Uma das “descobertas” mais caricatas no processo “Guarda Mall” tem a ver com a propriedade da Quinta de Pelames. Como aqui referimos na edição de 11 de Maio, um dos aspectos surpreendentes no processo, que se encontrava em consulta pública na DGE, em Coimbra, dizia respeito à “confidencialidade” de alguns documentos e, em especial, a não existência de prova do direito de propriedade, de acordo com o artº 11º, da Lei 12. Acontece que, à data em que o processo foi remetido à DGE pela empresa promotora, a Dabih – Compra e Venda de Imóveis para Revenda, S.A., os terrenos onde se encontra o Mercado Municipal e a Central de Camionagem não tinham proprietário. Ou melhor, estavam inscritos com as matrizes prediais urbana a favor da Câmara da Guarda, com os números 2604 e 2613, mas não estavam descritos na Conservatória do Registo Predial, nem havia qualquer título de propriedade. Foi para dar andamento ao projecto que a Quinta de Pelames foi escriturada, ao que “O Interior” apurou, por usucapião.

Esta situação surpreendeu o próprio presidente da Câmara da Guarda, que esclareceu que «não estava regularizada, nem havia titularidade», mas agora «isso já está ultrapassado».

Sede na Câmara

Outra questão que deixava algumas dúvidas dizia respeito à empresa promotora do projecto. Sendo certo que deu entrada na DGE sob a responsabilidade da Dabih, com sede em Lisboa, havia a promessa, por parte do presidente da autarquia, de que a empresa promotora – de que a Câmara iria deter 10 por cento – teria sede na Guarda.
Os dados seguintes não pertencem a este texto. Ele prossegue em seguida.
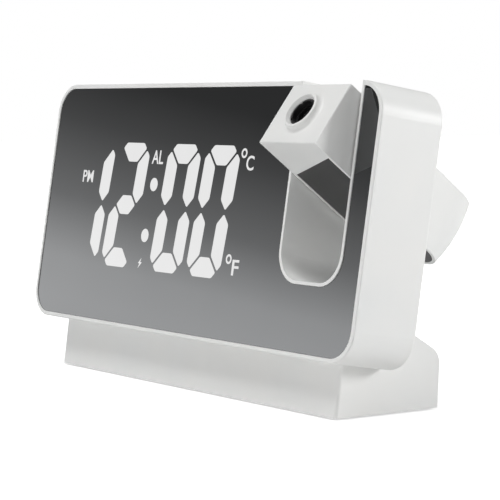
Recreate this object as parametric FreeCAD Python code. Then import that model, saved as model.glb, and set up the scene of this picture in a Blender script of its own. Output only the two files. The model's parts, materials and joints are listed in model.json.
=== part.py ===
"""Projection alarm clock: a mirror-front digital clock on a wedge base, with a swinging projector arm.

Millimetres. The clock stands on Z = 0 on its rubber feet, X runs to the right as seen from the
front, Y runs to the back. The origin is the middle of the base, on the surface that it stands on.
The housing leans back; its pieces are drawn upright in a housing frame, whose origin is the middle
of the front plane's bottom edge, and are tilted into place at the end. The arm's pieces are drawn
in an arm frame, whose origin is the pivot and whose +Z runs to the lens.
"""

import FreeCAD, Part
import math
import os

from FreeCAD import Vector, Rotation, Placement

# Housing: outer size, lean and corner
BODY_W = 190.0
BODY_H = 85.0
BODY_D = 23.9
LEAN = 9.0
CORNER_R = 10.3
WALL = 2.2
BEZEL = 1.5
FRONT_EDGE_R = 0.5
REAR_EDGE_R = 1.0

# Mirror panel at the front
MIRROR_T = 2.0
MIRROR_INSET = 0.3
MIRROR_GAP = 0.1
LEDGE_W = 2.4
LEDGE_T = 1.6

# Rear cover
REAR_T = 1.8
REAR_INSET = 0.3
REAR_GAP = 0.1

# Where the housing stands over the table
FRONT_Y = -25.2
FRONT_Z = 18.1

# Base block
BASE_W = 163.0
BASE_D = 40.1
FOOT_H = 0.6
BASE_WALL = 2.2
BASE_REAR_H = 17.0
BASE_REAR_FLARE = 1.0
BASE_SLOPE = 31.5
BASE_REAR_R = 6.0
BASE_FRONT_H = 25.0
BASE_FRONT_LEAN = 3.2
BASE_EDGE_R = 1.2
RUN_IN = 4.0
PLATE_T = 2.0
PLATE_GAP = 0.1
PLATE_EDGE = 1.2
FOOT_R = 5.0
FOOT_SINK = 0.9
FOOT_INSET = 11.0
FOOT_INSET_Y = 9.0
FOOT_EDGE = 0.3
FOOT_GAP = 0.1

# Projector arm
ARM_W = 28.3
ARM_T = 22.1
ARM_FROM_SIDE = 25.9
ARM_LENS_END = 24.4
ARM_TAIL_R = 41.2
ARM_TAIL_CORNER = 8.5
ARM_WALL = 1.8
ARM_EDGE = 0.5
ARM_OPEN = 61.8
ARM_BACK_T = 1.6
PIVOT_FROM_TOP = 22.1
PIVOT_OFF = 1.0

# Trough that the arm swings in
SIDE_GAP = 0.8
TAIL_GAP = 0.45
TROUGH_WALL = 1.0
TROUGH_FLOOR = 1.8
RIM_DEPTH = 2.4

# Pivot
PIN_R = 3.0
PIN_CLEAR = 0.06
PIN_GRIP = 3.6
PIN_OUT = 3.6
PIN_END = 0.5
SOCKET_GRIP_WALL = 2.0
SOCKET_END = 1.2
PIN_BORE_R = 1.4
BOSS_R = 6.0
WASHER_T = 0.5
WASHER_R = 5.6
CLIP_T = 0.8
CLIP_GAP = 0.3
CLIP_R = 4.6

# Lens and its collar
COLLAR_H = 2.0
COLLAR_R = 6.4
COLLAR_FLARE = 1.6
COLLAR_MOUTH_R = 5.6
COLLAR_ROUND = 0.5
COLLAR_ROOT = 0.3
BARREL_R = 4.8
BARREL_CLEAR = 0.08
BARREL_BORE_R = 4.0
BARREL_TOP = 0.9
BARREL_LEN = 12.0
BARREL_EDGE = 0.3
NOTCH_COUNT = 4
NOTCH_W = 1.0
NOTCH_DEEP = 0.5
NOTCH_IN = 0.2
BARREL_TUBE_WALL = 1.6
BARREL_TUBE_LEN = 9.0
LENS_T = 3.2
LENS_SET = 1.5
LENS_CROWN = 1.3
LENS_SEAT = 0.6
RING_T = 0.7
RING_W = 0.5

# Arm window
WINDOW_RIM = 1.15
WINDOW_T = 1.4
WINDOW_INSET = 0.15
WINDOW_LOW = 7.4
WINDOW_HIGH = 17.0
FIT_GAP = 0.05
RIB_COUNT = 5
RIB_LOW = -30.0
RIB_PITCH = 2.2
RIB_L = 14.0
RIB_W = 0.9
RIB_DEEP = 0.5

# Optics inside the arm
OPTICS_R = 7.6
OPTICS_WALL = 1.2
SLIDE_T = 1.1
SLIDE_SIDE = 8.0
CONDENSER_T = 3.4
CONDENSER_CROWN = 1.35
LAMP_BOARD_T = 1.2
LAMP_BOARD_W = 18.0
LAMP_BOARD_H = 15.2
LAMP_SIDE = 3.6
LAMP_FOOT = 0.8
LAMP_DOME_R = 1.5
LAMP_DOME_H = 1.2
HOLDER_LIP = 0.8
HOLDER_LEG = 4.6
SLIDE_GAP = 0.1

# Display: four slanted seven-segment digits and a colon
DIGIT_H = 43.5
DIGIT_W = 21.0
DIGIT_STROKE = 6.7
DIGIT_SLANT = 5.0
DIGIT_PITCH = 22.7
HOURS_X = -62.8
MINUTES_X = -8.6
SEGMENT_GAP = 0.9
COLON_R = 2.6
COLON_RISE = 8.8
REFLECTOR_GAP = 0.1
BOARD_EDGE = 2.0
BOARD_GAP = 0.9
REFLECTOR_EDGE = 4.5
BOARD_T = 1.6
CHIP = 2.6
CHIP_T = 0.8

# Keys in the rear cover, and the snooze key in the top
KEY_COUNT = 5
KEY_W = 9.0
KEY_H = 5.0
KEY_PITCH = 15.0
KEY_FROM_TOP = 17.0
KEY_PROUD = 0.9
KEY_GAP = 0.25
KEY_TRAVEL = 0.6
KEY_FLANGE = 1.0
KEY_FLANGE_T = 1.0
KEY_SEAT = 0.3
KEY_STEM = 1.8
KEY_STEM_R = 1.2
SWITCH_SIDE = 4.6
SWITCH_T = 2.4
PLUNGER_T = 0.6
PLUNGER_R = 1.5
PLUNGER_GAP = 0.1
KEY_BOARD_H = 12.0
KEY_POST_R = 2.2
KEY_POST_EDGE = 0.5
KEY_CORNER_R = 1.2
KEY_EDGE_R = 0.4
BRACKET_SIDE = 6.0
SNOOZE_W = 44.0
SNOOZE_D = 9.0
SNOOZE_X = -8.0
SNOOZE_SINK = 0.1
SNOOZE_BACK = 1.0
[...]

Assim, a “Guarda Mall, S.A.” encontra-se já registada na Conservatória do Registo Comercial da Guarda com o número de matrícula 507175298. Estranhamente, a sede da empresa, de acordo com a respectiva certidão, é na Praça do Município, ou seja, nos Paços de Concelho, isto apesar de a autarquia ser o sócio minoritário. Uma situação que «nada tem de anormal», diz Joaquim Valente, que acrescenta tratar-se de uma «situação provisória».